Ownership and a peripatetic collection: Raymond Firth’s Collection from Tikopia, Solomon Islands. In A Pacific Odyssey: Archaeology and Anthropology in the Western Pacific. Papers in Honour of Jim Specht
Abstract
The ethnographic collection made by Sir Raymond Firth in Tikopia, Solomon Islands, in 1928 and 1929 is used as a case study for the examination of the different meanings and interpretations attributed to museum collections. This collection is now housed at the Australian Museum in Sydney. In the 1970s the collection was subject to a repatriation request by the National Museum of the Solomon Islands, but the collection was not returned. In examining the progress of this request the history of the collection is traced, including acquisition in the field and subsequent re-locations between university, state and national bodies in Australia.
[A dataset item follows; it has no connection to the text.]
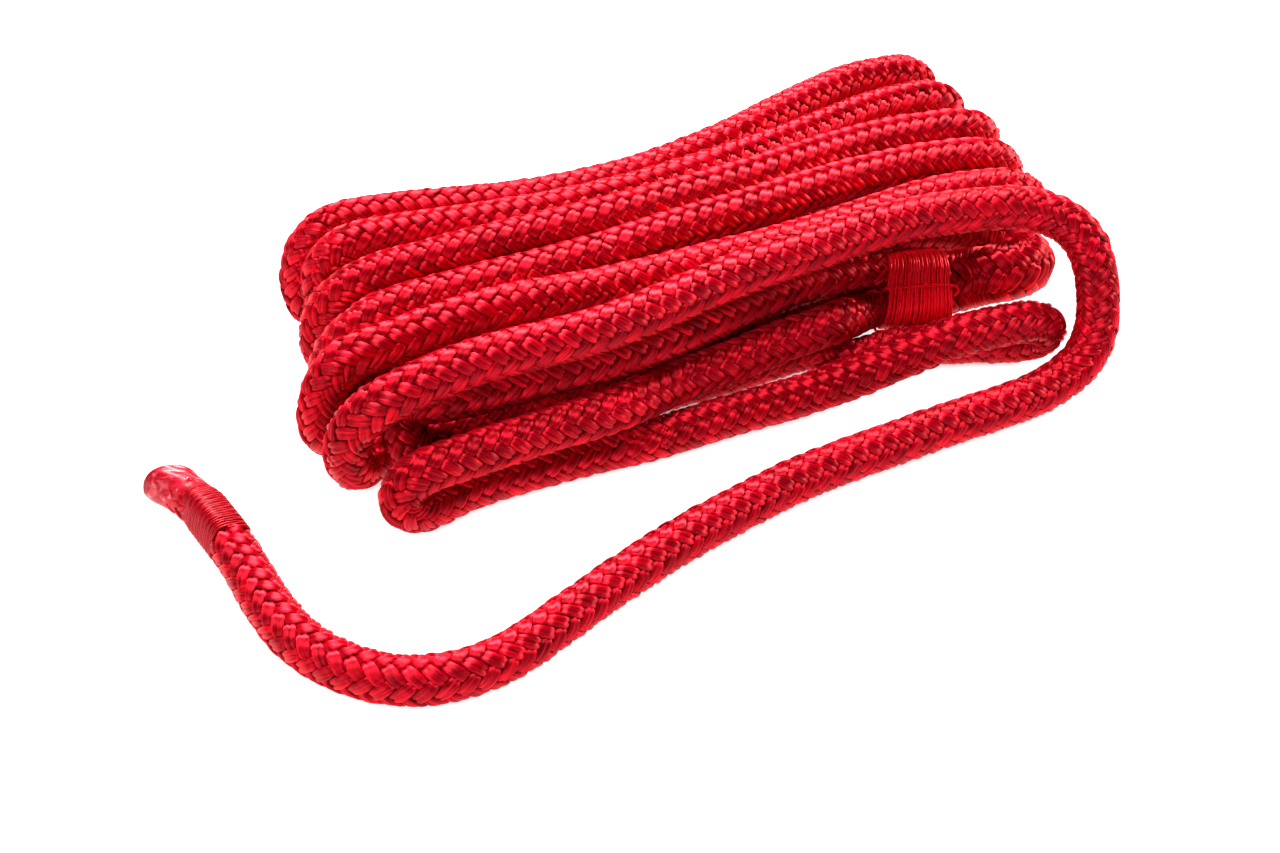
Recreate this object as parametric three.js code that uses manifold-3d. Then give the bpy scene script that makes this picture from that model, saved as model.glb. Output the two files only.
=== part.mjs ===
// Dock line, 12 mm double braid, with a spliced eye: wound into a flat hank, with the eye laid
// along its front and the free end led round in a loose curve.
// Millimetres, +Z up, resting on z = 0. X runs along the hank, -Y is the side of the eye.
import * as THREE from 'three';
import { mergeVertices } from 'three/addons/utils/BufferGeometryUtils.js';
import Module from 'manifold-3d';

const wasm = await Module();
wasm.setup();

// ---------------------------------------------------------------- driving dimensions
const ROPE_D = 12.0;          // nominal diameter of the line
const COVER_OUTER_R = 5.9;    // braided cover, outside, with the line lightly pressed by its neighbours
const COVER_INNER_R = 4.1;    // inside of the cover
const CORE_R = 3.75;          // braided core
const SPLICE_OUTER_R = 8.4;   // cover over the doubled core of the splice
const SPLICE_INNER_R = 6.5;
const BURIED_TAIL_R = 6.15;   // core with the tail of the cover buried in it
const GAP = 0.35;             // clearance between pieces that touch on the real line

const HANK_X0 = -94.1;        // left end of the turns
const HANK_X1 = 136.2;        // right end of the turns
const HANK_Y0 = -0.3;        // front of the turns
const HANK_Y1 = 80.7;        // back of the turns
const HANK_H = 43.5;          // height of the turns, two runs of line with the start of it between

const THROAT = new THREE.Vector3(81.2, -9.1, 16.2);      // middle of the throat whipping
const THROAT_AXIS = new THREE.Vector3(17, -5.2, -0.9).normalize();
const THROAT_TALL = new THREE.Vector3(0, 0.64, 0.77);       // from the lower leg of the eye to the upper
const THROAT_LENGTH = 16.4;
const THROAT_HEIGHT = 21.6;   // over both legs
const THROAT_WIDTH = 12.8;
const TWINE_D = 0.8;          // whipping twine

const END_WHIP_START = 32.6;  // distances from the far end of the shrink sleeve
const END_WHIP_END = 12.5;
const SLEEVE_START = 32.3;
const TIP_START = 7.6;
const TIP_END = 4.4;
const END_ROPE_R = 4.15;      // line squeezed under the end whipping
const END_WHIP_R = 4.95;
const SLEEVE_R = 5.75;
const SLEEVE_WALL = 0.5;

const SIDES = 10;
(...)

I suggest that the reasons for the failure of the National Museum of the Solomon Islands to successfully negotiate the return of this collection lie in the nature of the repatriation request as an expression of political difference at a national level rather than cultural difference at the local level, and in the specific social relationships, past and present, surrounding the collection. However, the contemporary attitudes to the collection identified in this study should not be assumed to remain constant, as future generations of Tikopia may well reassess the cultural value of this collection. I conclude that museums are sites which mediate specific social relationships, at specific times in history.